Exercise aim: Reproduce the listing below in its entirety. Change nothing.

[BEGIN Materials provided]

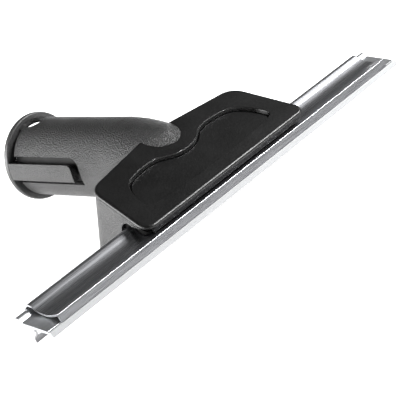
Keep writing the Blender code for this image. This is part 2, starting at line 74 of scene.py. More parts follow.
RAIL = tilted(RAIL_ORIGIN, RAIL_TILT)
COVER = tilted(COVER_ORIGIN, COVER_TILT)
LENGTH_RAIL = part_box("upper_rail")[1][0] * 2
LENGTH_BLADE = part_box("blade_carrier")[1][0] * 2
print("rail", round(LENGTH_RAIL / MM, 1), "mm, blade", round(LENGTH_BLADE / MM, 1), "mm")

# %% [markdown]
# ## Outlines
# Most edges of a moulding are straight runs joined by arcs, so two helpers draw them: an arc by
# formula and a smooth curve through a few chosen points. A third moves an outline sideways, which
# is how a wall gets its thickness and an edge its rounding.

# %% Arc, smooth curve and offset


def arc(centre, radii, start, end, steps):
    turns = [start + (end - start) * i / steps for i in range(steps + 1)]
    return [(centre[0] + radii[0] * math.cos(t), centre[1] + radii[1] * math.sin(t)) for t in turns]


def spline(points, steps, closed=False):
    count = len(points)
    line = []
    for i in range(count if closed else count - 1):
        index = [i + k - 1 for k in range(4)]
        index = [k % count if closed else min(max(k, 0), count - 1) for k in index]
        p = [Vector(points[k]) for k in index]
        for j in range(steps):
            t = j / steps
            line.append(tuple(0.5 * (2 * p[1] + (p[2] - p[0]) * t
                                     + (2 * p[0] - 5 * p[1] + 4 * p[2] - p[3]) * t ** 2
                                     + (3 * p[1] - p[0] - 3 * p[2] + p[3]) * t ** 3)))
    return line if closed else line + [tuple(points[-1])]


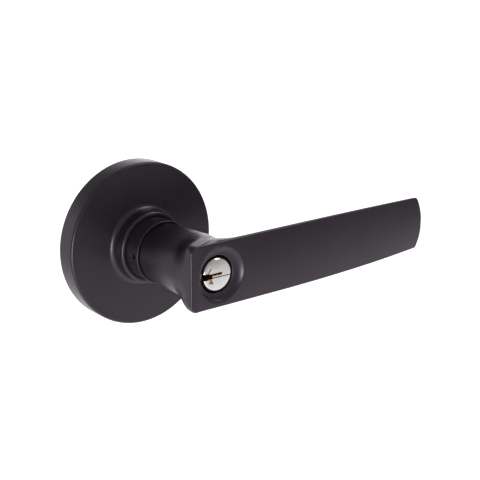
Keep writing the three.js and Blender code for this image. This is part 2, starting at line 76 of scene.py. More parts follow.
DISH = dict(radius=11.9, shift=1.3, floor_radius=9.3, floor=65.7, lip=0.5, rim_slope=10)
DISH |= dict(hole=8.45, hole_lip=0.35)
PLUG = dict(radius=6.35, head=7.45, face=66.2, shoulder=63.7, back=39.55, tail=36.2)
PLUG |= dict(neck=4.9, clip_groove=4.3)
SHELL = dict(radius=9.2, front=63.4, back=39.6, bible_x=11.5, bible_half=3.2)
SEAT = dict(depth=0.45, inset_back=1.8, inset_front=1.5, half=1.9)  # for the cover of the pins
PINS = dict(first=60.4, pitch=3.9, radius=1.35, chamber=1.5, lengths=(5.6, 6.4, 4.8, 6, 5.2))
PINS |= dict(bottom_top=6.2, driver_foot=6.6, driver_top=8.5)
TAILPIECE = dict(half_width=2.6, half_thickness=0.8, back=-32)
SPINDLE = dict(radius=9.2, bore=7.9, front=33.8, back=-4, drive_back=-24, drive_flat=-3.4)
SPINDLE |= dict(end_bore=3.3, groove=8.75, shoulder=10.9, shoulder_width=1.05)
BUSHING_FLANGE = 13.1
WASHER = dict(radius=13.9, back=1.1)
PLATE = dict(radius=36.6, back=0.3, front=3.2, bore=11.5, recess=14.6, recess_out=1.7)
POST = dict(radius=3.9, offset=19, back=-30, bore=1.65, bore_out=-6, spigot=2.5)
SPRING = dict(radius=20, wire=0.65, turns=2, back=4.95, pitch=1.5, leg_end=12.9, leg_angle=9.4)
CAM = dict(radius=12, back=4.3, front=6, arm=15.2, arm_half=5.5, arm_front=8.2)
STOP = dict(inner=16, outer=18.4, half=5.5, front=8.9)
SIDE_STOP = dict(inner=13.5, outer=15.4, half=4, front=7.4, past=6)
WINDOW = dict(inner=23, outer=31, half=15, angles=(35, 145, 215, 325))
CIRCLIP = dict(inner=8.85, outer=10.9, back=0.5, front=1.05, ear=1.35, eye=0.55, ear_x=2.7)
LEVER_SWING = 50  # degrees each way
# Small springs along X; keep is what is left of their length when they are pressed home.
CATCH_SPRING = dict(start=-6.85, end=-3.55, radius=1.4, wire_radius=0.18, turns=3, keep=0.42)
PIN_SPRING = dict(start=8.6, end=11, radius=0.95, wire_radius=0.15, turns=3, keep=0.6)


# ---------------------------------------------------------------- shape helpers


def smooth(start, end, value):
    share = min(max((value - start) / (end - start), 0), 1)
    return share * share * (3 - 2 * share)


def lerp(start, end, share):
    return start + (end - start) * share


def spread(start, end, count):
    """Evenly spaced values from start to end, both included."""
    return [lerp(start, end, i / (count - 1)) for i in range(count)]


def body(name, vertices, faces):
    """A mesh object with its numbers in millimetres, until it is dressed."""
    mesh = bpy.data.meshes.new(name)
    mesh.from_pydata([tuple(v) for v in vertices], [], faces)
    shell = bmesh.new()
    shell.from_mesh(mesh)
    inside_out = shell.calc_volume(signed=True) < 0
    shell.free()
    if inside_out:
        mesh.flip_normals()
    made = bpy.data.objects.new(name, mesh)
    bpy.context.scene.collection.objects.link(made)
    return made


def settle(piece):
    """Applies the piece's modifiers."""
    graph = bpy.context.evaluated_depsgraph_get()
    mesh = bpy.data.meshes.new_from_object(piece.evaluated_get(graph))
    piece.modifiers.clear()
    old = piece.data
    piece.data = mesh
    bpy.data.meshes.remove(old)
    return piece


def combine(operation, base, tools):
    for tool in tools:
        modifier = base.modifiers.new("combine", "BOOLEAN")
        modifier.operation = operation
        modifier.solver = "MANIFOLD"
        modifier.material_mode = "TRANSFER"
        modifier.object = tool
    settle(base)
    for tool in tools:
        bpy.data.objects.remove(tool)
    return tidied(base)


def tidied(piece, nearest=1e-4):
    """Merges points that a cut has left on top of each other."""
    shell = bmesh.new()
    shell.from_mesh(piece.data)
    bmesh.ops.remove_doubles(shell, verts=shell.verts, dist=nearest)
    bmesh.ops.dissolve_degenerate(shell, dist=nearest, edges=shell.edges)
    shell.to_mesh(piece.data)
    shell.free()
    return piece


def cut(base, *tools):
    return combine("DIFFERENCE", base, tools)


def joined(base, *others):
    return combine("UNION", base, others)


def bevelled(piece, width, segments=2, angle=40):
    modifier = piece.modifiers.new("edges", "BEVEL")
    modifier.width = width
    modifier.segments = segments
    modifier.limit_method = "ANGLE"
    modifier.angle_limit = math.radians(angle)
    modifier.use_clamp_overlap = True
    return tidied(settle(piece))


def arc(radius, out, bend, start, end, steps):
    """Points of a round stretch of a turned outline, between two angles in degrees."""
    angles = [math.radians(a) for a in spread(start, end, steps + 1)]
    return [(radius + bend * math.cos(a), out + bend * math.sin(a)) for a in angles]


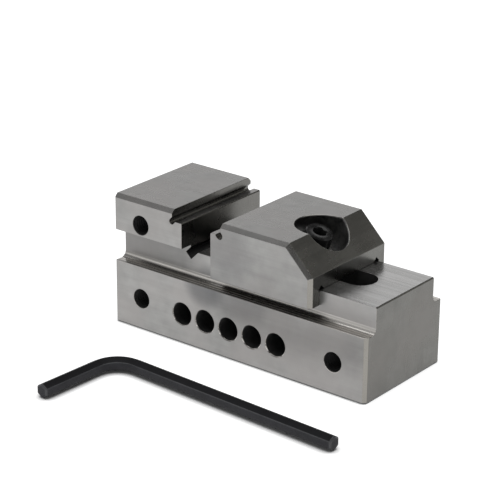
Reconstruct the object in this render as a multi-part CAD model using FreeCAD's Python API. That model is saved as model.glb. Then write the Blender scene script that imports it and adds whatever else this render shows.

[END Materials provided]

Written answer:
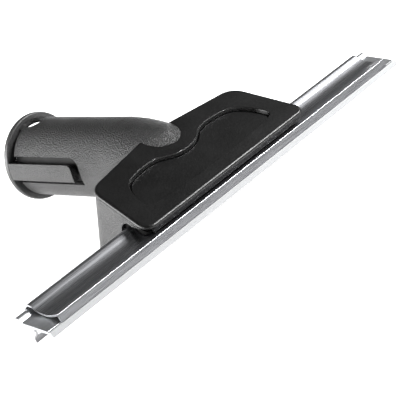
Keep writing the Blender code for this image. This is part 2, starting at line 74 of scene.py. More parts follow.
RAIL = tilted(RAIL_ORIGIN, RAIL_TILT)
COVER = tilted(COVER_ORIGIN, COVER_TILT)
LENGTH_RAIL = part_box("upper_rail")[1][0] * 2
LENGTH_BLADE = part_box("blade_carrier")[1][0] * 2
print("rail", round(LENGTH_RAIL / MM, 1), "mm, blade", round(LENGTH_BLADE / MM, 1), "mm")

# %% [markdown]
# ## Outlines
# Most edges of a moulding are straight runs joined by arcs, so two helpers draw them: an arc by
# formula and a smooth curve through a few chosen points. A third moves an outline sideways, which
# is how a wall gets its thickness and an edge its rounding.

# %% Arc, smooth curve and offset


def arc(centre, radii, start, end, steps):
    turns = [start + (end - start) * i / steps for i in range(steps + 1)]
    return [(centre[0] + radii[0] * math.cos(t), centre[1] + radii[1] * math.sin(t)) for t in turns]


def spline(points, steps, closed=False):
    count = len(points)
    line = []
    for i in range(count if closed else count - 1):
        index = [i + k - 1 for k in range(4)]
        index = [k % count if closed else min(max(k, 0), count - 1) for k in index]
        p = [Vector(points[k]) for k in index]
        for j in range(steps):
            t = j / steps
            line.append(tuple(0.5 * (2 * p[1] + (p[2] - p[0]) * t
                                     + (2 * p[0] - 5 * p[1] + 4 * p[2] - p[3]) * t ** 2
                                     + (3 * p[1] - p[0] - 3 * p[2] + p[3]) * t ** 3)))
    return line if closed else line + [tuple(points[-1])]


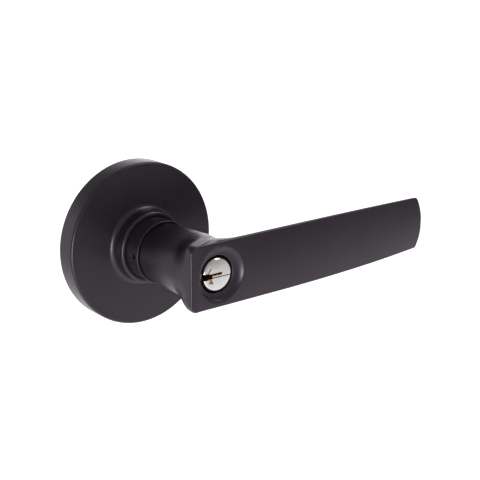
Keep writing the three.js and Blender code for this image. This is part 2, starting at line 76 of scene.py. More parts follow.
DISH = dict(radius=11.9, shift=1.3, floor_radius=9.3, floor=65.7, lip=0.5, rim_slope=10)
DISH |= dict(hole=8.45, hole_lip=0.35)
PLUG = dict(radius=6.35, head=7.45, face=66.2, shoulder=63.7, back=39.55, tail=36.2)
PLUG |= dict(neck=4.9, clip_groove=4.3)
SHELL = dict(radius=9.2, front=63.4, back=39.6, bible_x=11.5, bible_half=3.2)
SEAT = dict(depth=0.45, inset_back=1.8, inset_front=1.5, half=1.9)  # for the cover of the pins
PINS = dict(first=60.4, pitch=3.9, radius=1.35, chamber=1.5, lengths=(5.6, 6.4, 4.8, 6, 5.2))
PINS |= dict(bottom_top=6.2, driver_foot=6.6, driver_top=8.5)
TAILPIECE = dict(half_width=2.6, half_thickness=0.8, back=-32)
SPINDLE = dict(radius=9.2, bore=7.9, front=33.8, back=-4, drive_back=-24, drive_flat=-3.4)
SPINDLE |= dict(end_bore=3.3, groove=8.75, shoulder=10.9, shoulder_width=1.05)
BUSHING_FLANGE = 13.1
WASHER = dict(radius=13.9, back=1.1)
PLATE = dict(radius=36.6, back=0.3, front=3.2, bore=11.5, recess=14.6, recess_out=1.7)
POST = dict(radius=3.9, offset=19, back=-30, bore=1.65, bore_out=-6, spigot=2.5)
SPRING = dict(radius=20, wire=0.65, turns=2, back=4.95, pitch=1.5, leg_end=12.9, leg_angle=9.4)
CAM = dict(radius=12, back=4.3, front=6, arm=15.2, arm_half=5.5, arm_front=8.2)
STOP = dict(inner=16, outer=18.4, half=5.5, front=8.9)
SIDE_STOP = dict(inner=13.5, outer=15.4, half=4, front=7.4, past=6)
WINDOW = dict(inner=23, outer=31, half=15, angles=(35, 145, 215, 325))
CIRCLIP = dict(inner=8.85, outer=10.9, back=0.5, front=1.05, ear=1.35, eye=0.55, ear_x=2.7)
LEVER_SWING = 50  # degrees each way
# Small springs along X; keep is what is left of their length when they are pressed home.
CATCH_SPRING = dict(start=-6.85, end=-3.55, radius=1.4, wire_radius=0.18, turns=3, keep=0.42)
PIN_SPRING = dict(start=8.6, end=11, radius=0.95, wire_radius=0.15, turns=3, keep=0.6)


# ---------------------------------------------------------------- shape helpers


def smooth(start, end, value):
    share = min(max((value - start) / (end - start), 0), 1)
    return share * share * (3 - 2 * share)


def lerp(start, end, share):
    return start + (end - start) * share


def spread(start, end, count):
    """Evenly spaced values from start to end, both included."""
    return [lerp(start, end, i / (count - 1)) for i in range(count)]


def body(name, vertices, faces):
    """A mesh object with its numbers in millimetres, until it is dressed."""
    mesh = bpy.data.meshes.new(name)
    mesh.from_pydata([tuple(v) for v in vertices], [], faces)
    shell = bmesh.new()
    shell.from_mesh(mesh)
    inside_out = shell.calc_volume(signed=True) < 0
    shell.free()
    if inside_out:
        mesh.flip_normals()
    made = bpy.data.objects.new(name, mesh)
    bpy.context.scene.collection.objects.link(made)
    return made


def settle(piece):
    """Applies the piece's modifiers."""
    graph = bpy.context.evaluated_depsgraph_get()
    mesh = bpy.data.meshes.new_from_object(piece.evaluated_get(graph))
    piece.modifiers.clear()
    old = piece.data
    piece.data = mesh
    bpy.data.meshes.remove(old)
    return piece


def combine(operation, base, tools):
    for tool in tools:
        modifier = base.modifiers.new("combine", "BOOLEAN")
        modifier.operation = operation
        modifier.solver = "MANIFOLD"
        modifier.material_mode = "TRANSFER"
        modifier.object = tool
    settle(base)
    for tool in tools:
        bpy.data.objects.remove(tool)
    return tidied(base)


def tidied(piece, nearest=1e-4):
    """Merges points that a cut has left on top of each other."""
    shell = bmesh.new()
    shell.from_mesh(piece.data)
    bmesh.ops.remove_doubles(shell, verts=shell.verts, dist=nearest)
    bmesh.ops.dissolve_degenerate(shell, dist=nearest, edges=shell.edges)
    shell.to_mesh(piece.data)
    shell.free()
    return piece


def cut(base, *tools):
    return combine("DIFFERENCE", base, tools)


def joined(base, *others):
    return combine("UNION", base, others)


def bevelled(piece, width, segments=2, angle=40):
    modifier = piece.modifiers.new("edges", "BEVEL")
    modifier.width = width
    modifier.segments = segments
    modifier.limit_method = "ANGLE"
    modifier.angle_limit = math.radians(angle)
    modifier.use_clamp_overlap = True
    return tidied(settle(piece))


def arc(radius, out, bend, start, end, steps):
    """Points of a round stretch of a turned outline, between two angles in degrees."""
    angles = [math.radians(a) for a in spread(start, end, steps + 1)]
    return [(radius + bend * math.cos(a), out + bend * math.sin(a)) for a in angles]


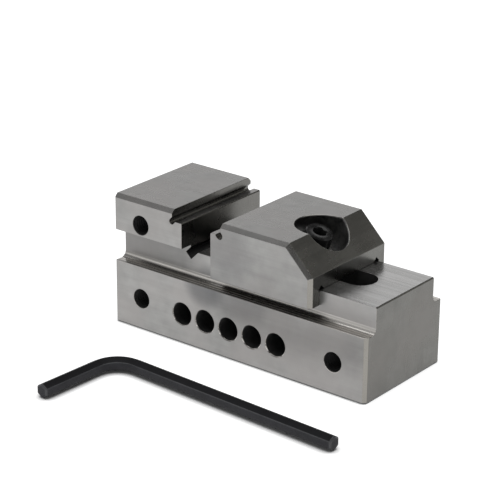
Reconstruct the object in this render as a multi-part CAD model using FreeCAD's Python API. That model is saved as model.glb. Then write the Blender scene script that imports it and adds whatever else this render shows.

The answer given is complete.